Are the rRNA gene sequences removed?

jtamames / SqueezeMeta

A complete pipeline for metagenomic analysis

GNU General Public License v3.0

373 stars 80 forks source link

Are the rRNA gene sequences removed? #712

Closed yjiakang closed 1 year ago

yjiakang commented 1 year ago

Hi, thanks for your excellent pipeline. I am wondering if the rRNA gene sequences are removed? The data is metatranscriptomic sequences. If yes, is all the rRNA removed or just 16S rRNA sequences been removed? Thanks for your time in replying this question.

fpusan commented 1 year ago

They are not removed, if assembled they will be present in the results. rRNA sequences (and other ORFs not encoding proteins) will be shown as "no_CDS" in the figures from SQMtools.
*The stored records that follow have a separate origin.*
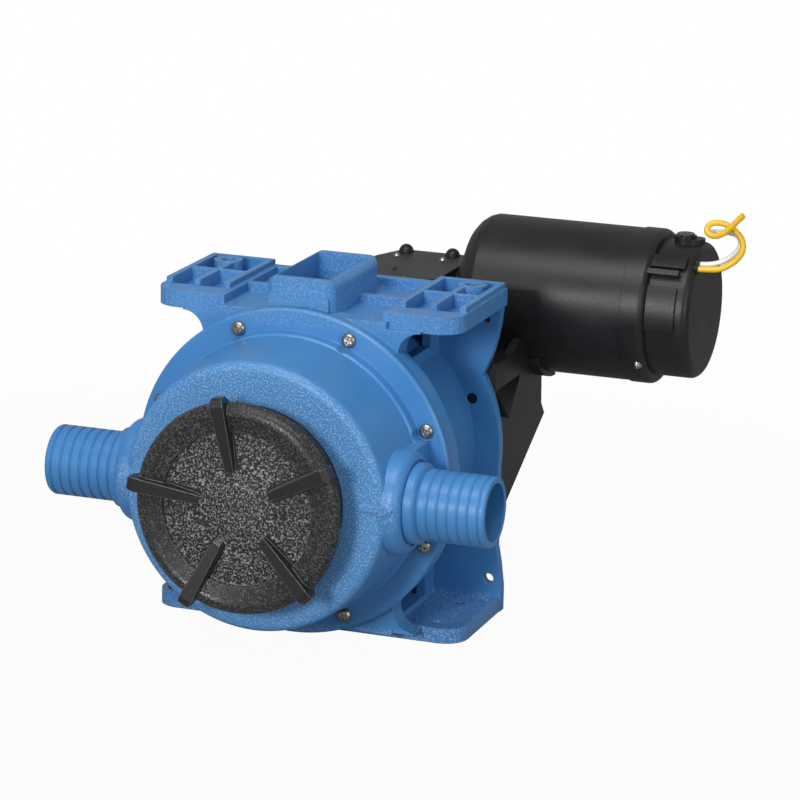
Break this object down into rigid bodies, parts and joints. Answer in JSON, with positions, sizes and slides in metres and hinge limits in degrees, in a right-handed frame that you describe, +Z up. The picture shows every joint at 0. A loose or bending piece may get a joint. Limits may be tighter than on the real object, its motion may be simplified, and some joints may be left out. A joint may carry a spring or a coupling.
{
  "type": "electric pump",
  "caption": "Self-priming diaphragm pump driven by a worm gearmotor, with two hose tails, a screw-in inspection cap, a lever socket and a flat foot.",
  "frame": {"origin": "centre of the four foot bolt holes, on the underside of the foot", "axes": "+X towards the outlet hose tail and the motor, +Y from the access cap to the drive, +Z up from the foot"},
  "size_m": [0.3272, 0.3093, 0.2232],
  "materials": {
    "blue_plastic": "moulded, lightly textured",
    "black_plastic": "moulded, lightly textured",
    "black_enamel": "black stove enamel",
    "rubber": "plain",
    "stainless": "plain",
    "plain_steel": "machined",
    "brass": "machined",
    "copper": "wound copper and steel stampings",
    "ferrite": "sintered",
    "carbon": "pressed carbon",
    "yellow_cover": "smooth insulation",
    "white_cover": "smooth insulation"
  },
  "bodies": {
    "root": {"front_cover": "blue_plastic", "rear_body": "blue_plastic", "lever_socket": "blue_plastic", "diaphragm": "rubber", "cover_screws": "stainless", "screw_inserts": "brass", "inlet_tail": "blue_plastic", "outlet_tail": "blue_plastic", "tail_seals": "rubber", "inlet_valve_ring": "rubber", "outlet_valve_ring": "rubber", "rod_bush": "brass", "upper_bush": "brass", "lower_bush": "brass", "gearbox_housing": "black_enamel", "gearbox_cover": "black_enamel", "gearbox_screws": "stainless", "gearbox_bolts": "black_enamel", "front_bearing": "plain_steel", "end_bearing": "brass", "worm_bush": "brass", "motor_front_bell": "black_enamel", "motor_can": "black_enamel", "motor_magnets": "ferrite", "motor_end_bell": "black_enamel", "motor_screws": "stainless", "brushes": "carbon", "brush_springs": "plain_steel", "brush_caps": "black_plastic", "drive_bracket": "black_enamel", "bracket_bolts": "stainless", "support_arm": "black_enamel", "arm_screws": "black_enamel", "lead_grommet": "rubber", "yellow_lead": "yellow_cover", "white_lead": "white_cover"},
    "plunger": {"front_clamp_plate": "stainless", "rear_clamp_plate": "stainless", "clamp_nut": "stainless", "push_rod": "stainless", "wrist_pin": "stainless", "clevis_clips": "stainless"},
    "rod": {"connecting_rod": "plain_steel", "crank_pin": "plain_steel"},
    "crank": {"crank_disc": "plain_steel", "output_shaft": "plain_steel", "worm_wheel": "brass"},
    "rotor": {"motor_shaft": "plain_steel", "worm": "plain_steel", "armature": "copper", "commutator": "copper"},
    "cap_thread": {"cap_gasket": "rubber"},
    "cap": {"access_cap": "black_plastic"},
    "inlet_flap": {"inlet_valve_flap": "rubber"},
    "outlet_flap": {"outlet_valve_flap": "rubber"}
  },
  "joints": [
    {"name": "rotor_spin", "type": "hinge", "parent": "root", "child": "rotor", "pos_m": [0.08, 0.121, 0.1607], "axis": [1, 0, 0], "continuous": true},
    {"name": "crank_spin", "type": "hinge", "parent": "root", "child": "crank", "pos_m": [0, 0.094, 0.123], "axis": [0, 0, 1], "continuous": true},
    {"name": "plunger_slide", "type": "slide", "parent": "root", "child": "plunger", "axis": [0, 1, 0], "range_m": [0, 0.02], "deforming": ["diaphragm"]},
    {"name": "rod_swing", "type": "hinge", "parent": "plunger", "child": "rod", "pos_m": [0, 0.054, 0.093], "axis": [0, 0, 1], "range_deg": [-19.4, 19.4]},
    {"name": "cap_turn", "type": "hinge", "parent": "cap_thread", "child": "cap", "pos_m": [0, -0.132, 0.093], "axis": [0, -1, 0], "range_deg": [0, 540]},
    {"name": "cap_lift", "type": "slide", "parent": "root", "child": "cap_thread", "axis": [0, -1, 0], "range_m": [0, 0.012]},
    {"name": "inlet_flap_swing", "type": "hinge", "parent": "root", "child": "inlet_flap", "pos_m": [-0.0699, -0.087, 0.10475], "axis": [0, -1, 0], "range_deg": [0, 35]},
    {"name": "outlet_flap_swing", "type": "hinge", "parent": "root", "child": "outlet_flap", "pos_m": [0.0675, -0.087, 0.10475], "axis": [0, -1, 0], "range_deg": [0, 35]}
  ],
  "couplings": [
    {"joint": "crank_spin", "follows": "rotor_spin", "ratio": 0.03125},
    {"joint": "cap_lift", "follows": "cap_turn", "m_per_rad": 0.001273}
  ]
}
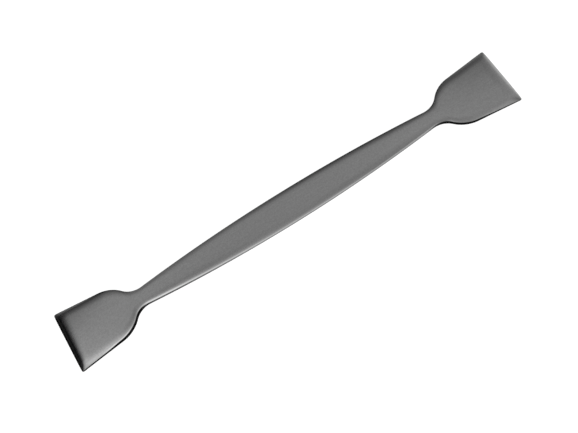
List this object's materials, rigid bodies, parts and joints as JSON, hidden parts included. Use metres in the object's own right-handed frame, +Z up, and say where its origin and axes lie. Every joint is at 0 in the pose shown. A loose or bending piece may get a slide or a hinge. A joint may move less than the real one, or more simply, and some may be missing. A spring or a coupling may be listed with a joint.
{
  "type": "lab spatula",
  "caption": "Flat one-piece steel lab spatula: a spindle-shaped handle, two narrow necks and a flared flat blade at each end, with its edges rolled soft and its blades ground thinner towards their tips.",
  "frame": {"origin": "middle of the tool's length and width, on its flat underside", "axes": "+X along the length, towards one blade's tip; +Y across the width; +Z up, out of the face whose edges are rolled more"},
  "size_m": [0.15, 0.02, 0.0018],
  "materials": {
    "steel": "satin stainless steel, finely brushed along the length and tumbled soft at the edges"
  },
  "bodies": {
    "root": {"spatula": "steel"}
  },
  "joints": []
}
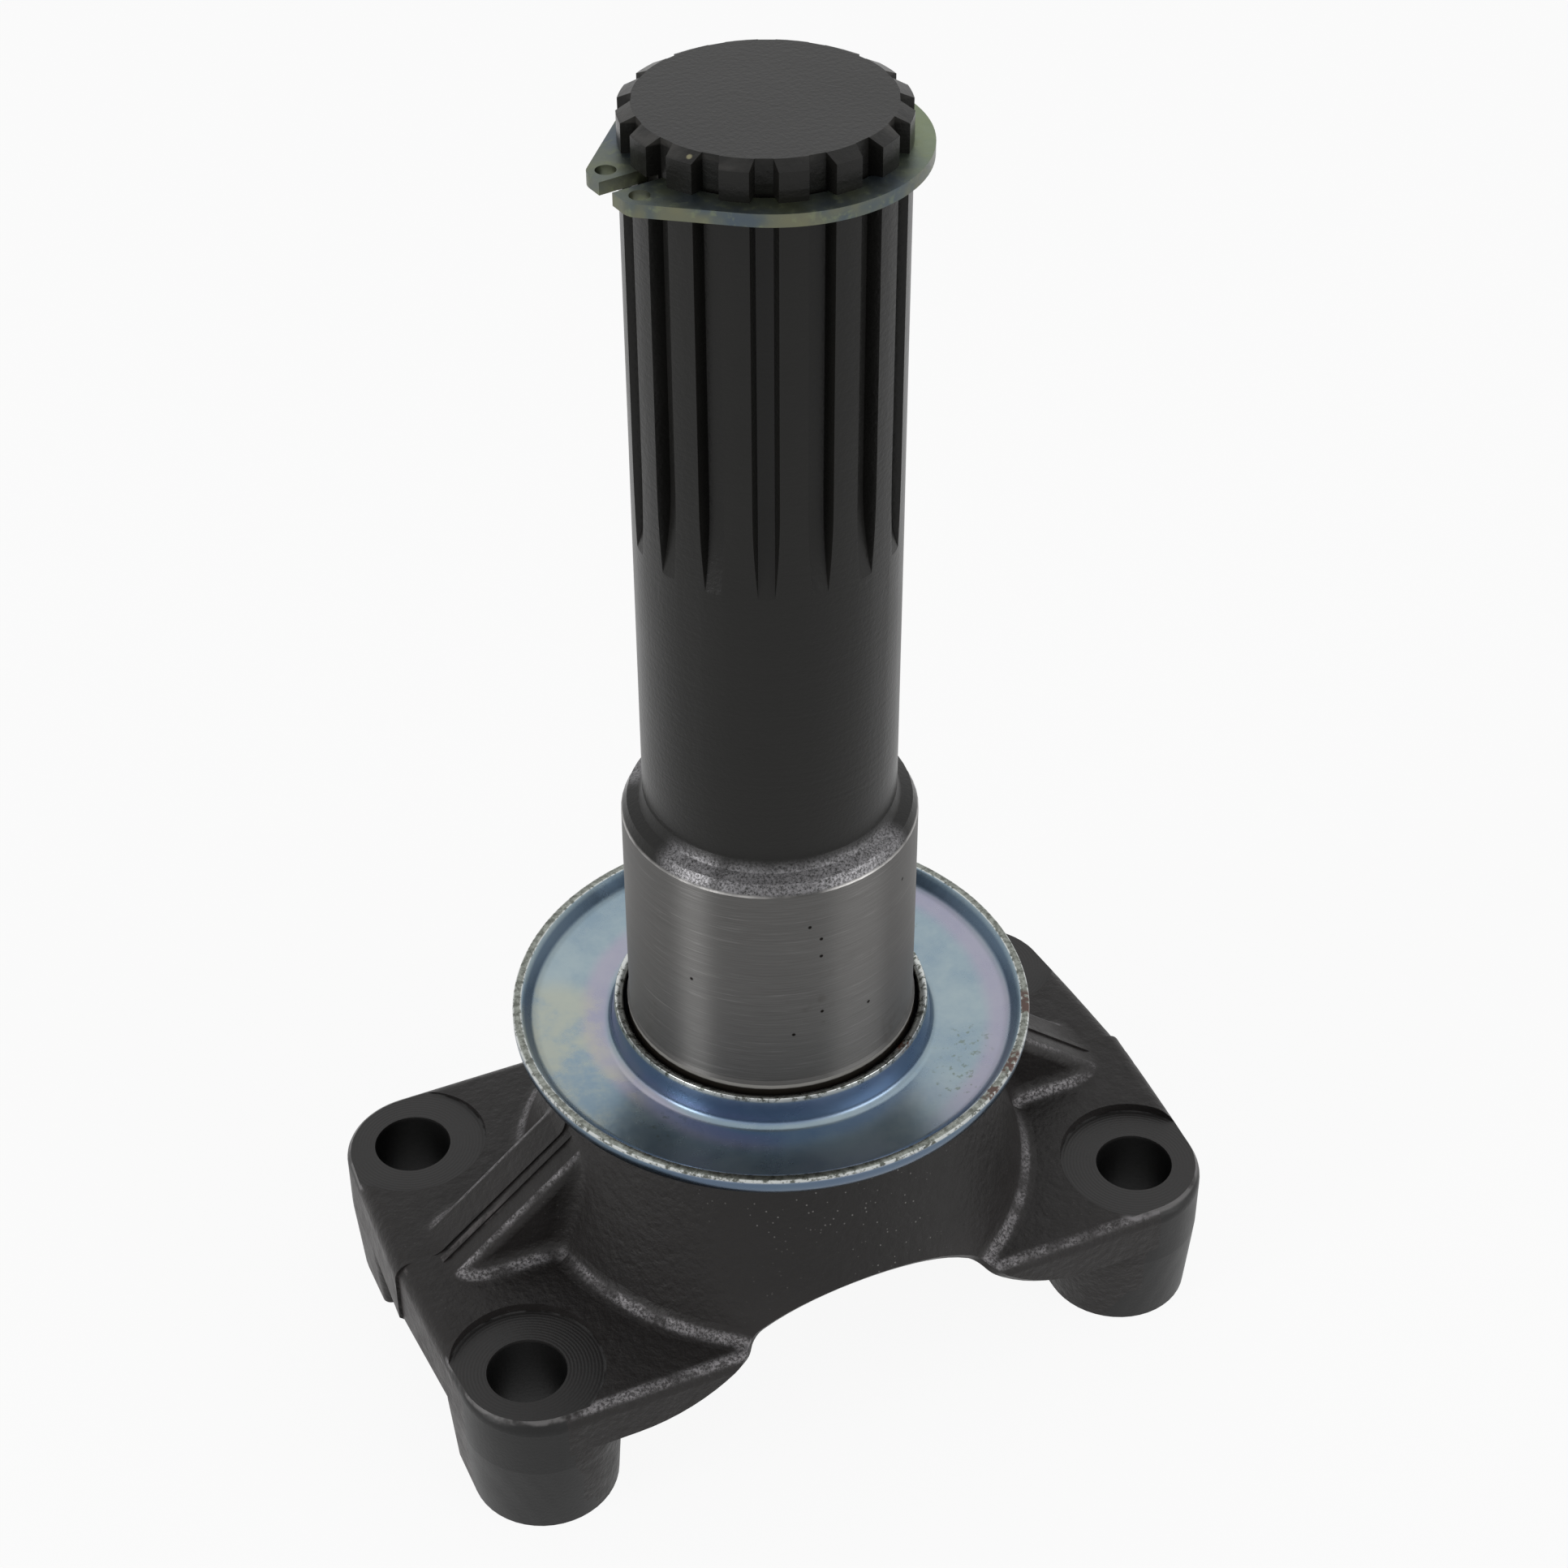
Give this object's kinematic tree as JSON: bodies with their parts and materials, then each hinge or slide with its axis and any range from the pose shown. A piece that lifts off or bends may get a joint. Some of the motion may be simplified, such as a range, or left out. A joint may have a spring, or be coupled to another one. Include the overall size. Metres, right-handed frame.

yjiakang commented 1 year ago

Thanks for your quick reply. Another question, is the taxonomy inferred by the 16S rRNA both in metagenomics and metatranscriptomics? If so, the metatranscriptomics that only enriches mRNA is not suitable for this pipeline?

fpusan commented 1 year ago

The taxonomy is actually inferred from protein-conding genes, not 16S rRNA genes (though we also classify the 16S sequences, the result is not further used). So SqueezezMeta works perfectly with mRNAs.

yjiakang commented 1 year ago

That is great. Thanks a lot.

Panda-smile commented 8 months ago

您好，这个可以跑宏转录组吗？可以指导下如何执行脚本吗？

jtamames commented 8 months ago

是的，您可以像分析宏基因组一样分析宏转录组。查阅手册，看看程序是如何运行的

chrismitbiz commented 6 months ago

The taxonomy is actually inferred from protein-conding genes, not 16S rRNA genes (though we also classify the 16S sequences, the result is not further used). So SqueezezMeta works perfectly with mRNAs.

Hi! I was wondering why 16S rRNA genes are predicted if they are not further used? Thanks!

fpusan commented 6 months ago

Hi! This is mostly because rRNA genes do not assemble reliably from short metagenomics reads. 16S is very conserved, meaning that different organisms will have relatively similar sequences. This can lead to the assembler collapsing several taxa into a single contig. So while we predict them and do some basic annotation (since it does not take much time) we do not further use them as sources of taxonomic annotation in our pipeline.